Objective: Stop after the line containing "bevel.harden_normals = False": print each line exactly from the first line of the listing up to that point.

Data lines:
· · · · ·

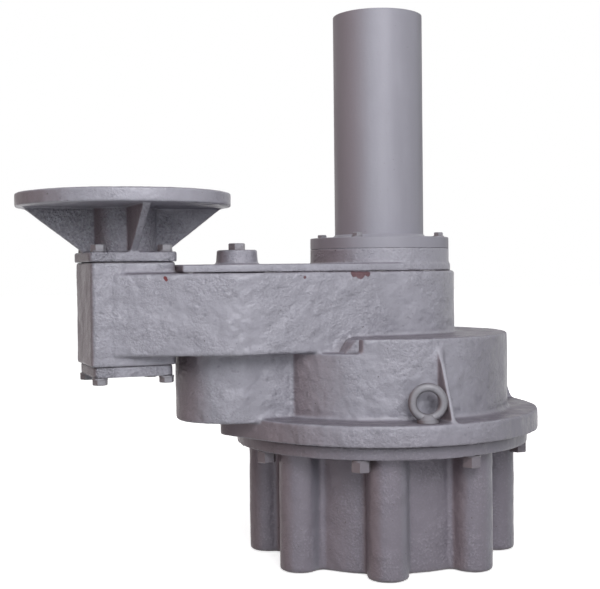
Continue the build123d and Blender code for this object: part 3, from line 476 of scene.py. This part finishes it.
def cast_surface(node, voxel=CAST_VOXEL, swell=CAST_SWELL, grain=CAST_GRAIN, rounds=2, inward=INWARD):
    """Rounds the edges as a sand mould does and leaves the skin slightly uneven."""
    remesh = node.modifiers.new("cast_mesh", "REMESH")
    remesh.mode = "VOXEL"
    remesh.voxel_size = voxel
    remesh.use_smooth_shade = True
    soften = node.modifiers.new("cast_edges", "SMOOTH")
    soften.factor = 0.5
    soften.iterations = rounds
    for texture, height in ((swell_texture, swell), (grain_texture, grain)):
        uneven = node.modifiers.new(texture.name, "DISPLACE")
        uneven.texture = texture
        uneven.texture_coords = "LOCAL"
        uneven.strength = height
        uneven.mid_level = inward


def soft_edges(node, width, segments=2, angle=35.0):
    """Wears the sharp edges of a bolt head."""
    bevel = node.modifiers.new("edges", "BEVEL")
    bevel.width = width
    bevel.segments = segments
    bevel.limit_method = "ANGLE"
    bevel.angle_limit = math.radians(angle)
    bevel.harden_normals = False


cast_surface(nodes["gear_housing"], inward=HOUSING_INWARD)
cast_surface(nodes["lower_casing"], voxel=0.0026, inward=FEET_INWARD)
cast_surface(nodes["arm_cover"], voxel=0.0018, swell=0.0005, grain=0.0004, rounds=1, inward=COVER_INWARD)
cast_surface(nodes["motor_adapter"], voxel=0.0020, swell=0.0008)
cast_surface(nodes["box_cover"], voxel=0.0016, swell=0.0005, grain=0.0003, rounds=1, inward=0.5)
soft_edges(nodes["casing_bolts"], CASING_BOLT_EDGE, 3)
for name in ("standpipe_bolts", "adapter_bolts", "box_cover_bolts", "filler_plug"):
    soft_edges(nodes[name], BOLT_EDGE)

# The drum's step runs out in a rough slope of the casting, on both sides of the arm
STEP_RUN = (-0.1240, -0.0970)
STEP_RISE = (0.3125, 0.3342)
STEP_STEEPNESS = 1.35
STEP_FOOT = 0.3060
STEP_RADIUS = 0.1834
STEP_INSIDE = 0.1100
STEP_PARTS = 8
STEP_VOXEL = 0.0016


def step_section(side, share):
    """The four corners of the slope's cross-section, part of the way along its run."""
    x = STEP_RUN[0] + share * (STEP_RUN[1] - STEP_RUN[0])
    climb = min(1.0, share * STEP_STEEPNESS)
    slope = climb * climb * (3.0 - 2.0 * climb)
    crest = STEP_RISE[0] + slope * (STEP_RISE[1] - STEP_RISE[0])
    inner = side * STEP_INSIDE
    outer = side * math.sqrt(STEP_RADIUS ** 2 - x ** 2)
    corners = ((inner, STEP_FOOT), (outer, STEP_FOOT), (outer, crest), (inner, crest))
    return [(x, y, z) for y, z in corners]


step_mesh = bmesh.new()
for side in (-1.0, 1.0):
    rings = []
    for count in range(STEP_PARTS + 1):
        section = step_section(side, count / STEP_PARTS)
        rings.append([step_mesh.verts.new(corner) for corner in section])
    for near, far in zip(rings, rings[1:]):
        for corner in range(4):
            after = (corner + 1) % 4
            step_mesh.faces.new((near[corner], near[after], far[after], far[corner]))
    step_mesh.faces.new(rings[0])
    step_mesh.faces.new(rings[-1])
bmesh.ops.recalc_face_normals(step_mesh, faces=step_mesh.faces)
step_data = bpy.data.meshes.new("drum_step_blend")
step_mesh.to_mesh(step_data)
step_mesh.free()
step_data.materials.append(materials["cast_paint"])
step_blend = bpy.data.objects.new("drum_step_blend", step_data)
scene.collection.objects.link(step_blend)
cast_surface(step_blend, voxel=STEP_VOXEL, rounds=4, inward=HOUSING_INWARD)
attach(step_blend, "housing")

# Camera
camera_data = bpy.data.cameras.new("camera")
camera = bpy.data.objects.new("camera", camera_data)
scene.collection.objects.link(camera)
scene.camera = camera
camera_data.sensor_width = SENSOR_WIDTH
camera_data.lens = FOCAL_PIXELS / PICTURE_WIDTH * SENSOR_WIDTH
camera_data.clip_end = CAMERA_REACH
level = Vector((math.cos(CAMERA_HEADING), -math.sin(CAMERA_HEADING), 0.0))
ahead = Vector((math.sin(CAMERA_HEADING), math.cos(CAMERA_HEADING), 0.0))
forward = ahead * math.cos(CAMERA_PITCH) - Vector((0, 0, 1)) * math.sin(CAMERA_PITCH)
upright = level.cross(forward)
right = level * math.cos(CAMERA_ROLL) + upright * math.sin(CAMERA_ROLL)
up = upright * math.cos(CAMERA_ROLL) - level * math.sin(CAMERA_ROLL)
turn = Matrix((right, up, -forward)).transposed().to_4x4()
camera.matrix_world = Matrix.Translation(CAMERA_PLACE) @ turn


def add_math(tree, operation, first, second):
    """Joins two output sockets by a math operation."""
    node = tree.nodes.new("ShaderNodeMath")
    node.operation = operation
    tree.links.new(first, node.inputs[0])
    tree.links.new(second, node.inputs[1])
    return node.outputs[0]


def seen_directly(tree):
    """A value of one for rays from the camera, from a reflection and through glass."""
    paths = tree.nodes.new("ShaderNodeLightPath").outputs
    seen = add_math(tree, "MAXIMUM", paths["Is Camera Ray"], paths["Is Glossy Ray"])
    return add_math(tree, "MAXIMUM", seen, paths["Is Transmission Ray"])


# Floor: white where it is seen, greyer for its bounced light, and glowing white far away
floor_mesh = bpy.data.meshes.new("floor")
floor_mesh.from_pydata(
    [
        (-FLOOR_REACH, -FLOOR_REACH, 0.0),
        (FLOOR_REACH, -FLOOR_REACH, 0.0),
        (FLOOR_REACH, FLOOR_REACH, 0.0),
        (-FLOOR_REACH, FLOOR_REACH, 0.0),
    ],
    [],
    [(0, 1, 2, 3)],
)
floor = bpy.data.objects.new("floor", floor_mesh)
scene.collection.objects.link(floor)
floor.location.z = -FLOOR_DROP
ground = bpy.data.materials.new("floor")
ground.use_nodes = True
tree = ground.node_tree
tree.nodes.clear()
seen = seen_directly(tree)
shown = tree.nodes.new("ShaderNodeMix")
shown.data_type = "RGBA"
shown.inputs[6].default_value = (FLOOR_BOUNCE, FLOOR_BOUNCE, FLOOR_BOUNCE, 1.0)
shown.inputs[7].default_value = (FLOOR_WHITE, FLOOR_WHITE, FLOOR_WHITE, 1.0)
tree.links.new(seen, shown.inputs[0])
matt = tree.nodes.new("ShaderNodeBsdfDiffuse")
tree.links.new(shown.outputs[2], matt.inputs["Color"])
place = tree.nodes.new("ShaderNodeTexCoord")
away = tree.nodes.new("ShaderNodeVectorMath")
away.operation = "LENGTH"
tree.links.new(place.outputs["Object"], away.inputs[0])
fade = tree.nodes.new("ShaderNodeMapRange")
fade.interpolation_type = "SMOOTHSTEP"
fade.inputs["From Min"].default_value = FLOOR_FADE[0]
fade.inputs["From Max"].default_value = FLOOR_FADE[1]
fade.inputs["To Min"].default_value = FLOOR_GLOW
fade.inputs["To Max"].default_value = 1.0
tree.links.new(away.outputs["Value"], fade.inputs["Value"])
glow = tree.nodes.new("ShaderNodeEmission")
lift = add_math(tree, "MULTIPLY", seen, fade.outputs["Result"])
tree.links.new(lift, glow.inputs["Strength"])
both = tree.nodes.new("ShaderNodeAddShader")
tree.links.new(matt.outputs[0], both.inputs[0])
tree.links.new(glow.outputs[0], both.inputs[1])
end = tree.nodes.new("ShaderNodeOutputMaterial")
tree.links.new(both.outputs[0], end.inputs["Surface"])
floor_mesh.materials.append(ground)

# Room: white where it is seen, dim for its own light
world = bpy.data.worlds.new("studio")
scene.world = world
world.use_nodes = True
tree = world.node_tree
tree.nodes.clear()
ambient = tree.nodes.new("ShaderNodeBackground")
ambient.inputs["Color"].default_value = (*ROOM_COLOUR, 1.0)
ambient.inputs["Strength"].default_value = ROOM_STRENGTH
backdrop = tree.nodes.new("ShaderNodeBackground")
backdrop.inputs["Color"].default_value = (*WHITE, 1.0)
backdrop.inputs["Strength"].default_value = 1.0
choice = tree.nodes.new("ShaderNodeMixShader")
tree.links.new(seen_directly(tree), choice.inputs[0])
tree.links.new(ambient.outputs[0], choice.inputs[1])
tree.links.new(backdrop.outputs[0], choice.inputs[2])
end = tree.nodes.new("ShaderNodeOutputWorld")
tree.links.new(choice.outputs[0], end.inputs["Surface"])


def area_light(name, place, size, power, colour=WHITE, glossy=True):
    """A square lamp that points at the gearbox and isn't seen itself."""
    data = bpy.data.lights.new(name, "AREA")
    data.shape = "RECTANGLE"
    data.size = size
    data.size_y = size
    data.energy = power
    data.color = colour
    light = bpy.data.objects.new(name, data)
    scene.collection.objects.link(light)
    light.location = place
    aim = Vector(LIGHT_TARGET) - Vector(place)
    light.rotation_euler = aim.to_track_quat("-Z", "Y").to_euler()
    light.visible_camera = False
    light.visible_glossy = glossy


area_light("near_left", (-0.609, -1.216, 1.05), NEAR_SIZE, 5.6)
area_light("near_middle", (-0.20, -1.28, 1.15), NEAR_SIZE, 7.2, (1.0, 0.96, 0.97))
area_light("front_right", (-0.40, -2.45, 1.1), FAR_SIZE, 12.0, (0.92, 0.97, 1.0))
area_light("top", (-0.1, 0.3, 2.6), TOP_SIZE, 3.5, (1.0, 0.98, 0.98), glossy=False)
area_light("left_warm", (-2.395, 0.848, 0.8), FAR_SIZE, 1.6, (1.0, 0.50, 0.40), glossy=False)
area_light("back_right", (0.90, 2.10, 0.5), FAR_SIZE, 9.0, (1.0, 0.97, 0.96), glossy=False)
area_light("back_left", (-0.45, 2.40, 0.5), FAR_SIZE, 9.0, (1.0, 0.96, 0.94), glossy=False)

scene.view_settings.view_transform = "Standard"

· · · · ·

Written answer:
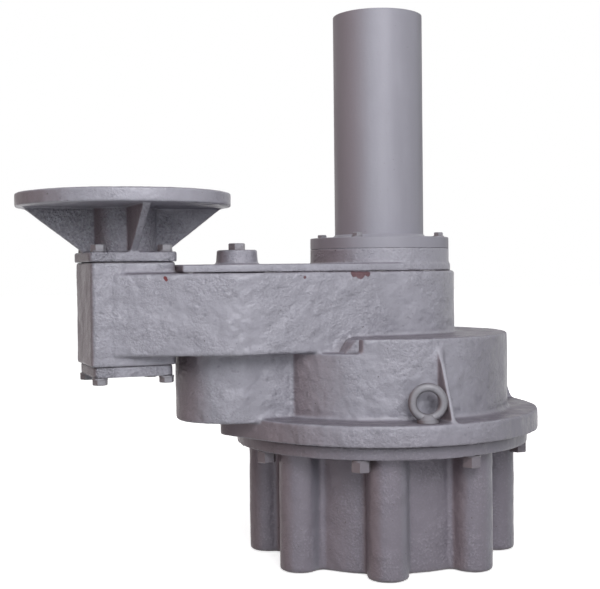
Continue the build123d and Blender code for this object: part 3, from line 476 of scene.py. This part finishes it.
def cast_surface(node, voxel=CAST_VOXEL, swell=CAST_SWELL, grain=CAST_GRAIN, rounds=2, inward=INWARD):
    """Rounds the edges as a sand mould does and leaves the skin slightly uneven."""
    remesh = node.modifiers.new("cast_mesh", "REMESH")
    remesh.mode = "VOXEL"
    remesh.voxel_size = voxel
    remesh.use_smooth_shade = True
    soften = node.modifiers.new("cast_edges", "SMOOTH")
    soften.factor = 0.5
    soften.iterations = rounds
    for texture, height in ((swell_texture, swell), (grain_texture, grain)):
        uneven = node.modifiers.new(texture.name, "DISPLACE")
        uneven.texture = texture
        uneven.texture_coords = "LOCAL"
        uneven.strength = height
        uneven.mid_level = inward


def soft_edges(node, width, segments=2, angle=35.0):
    """Wears the sharp edges of a bolt head."""
    bevel = node.modifiers.new("edges", "BEVEL")
    bevel.width = width
    bevel.segments = segments
    bevel.limit_method = "ANGLE"
    bevel.angle_limit = math.radians(angle)
    bevel.harden_normals = False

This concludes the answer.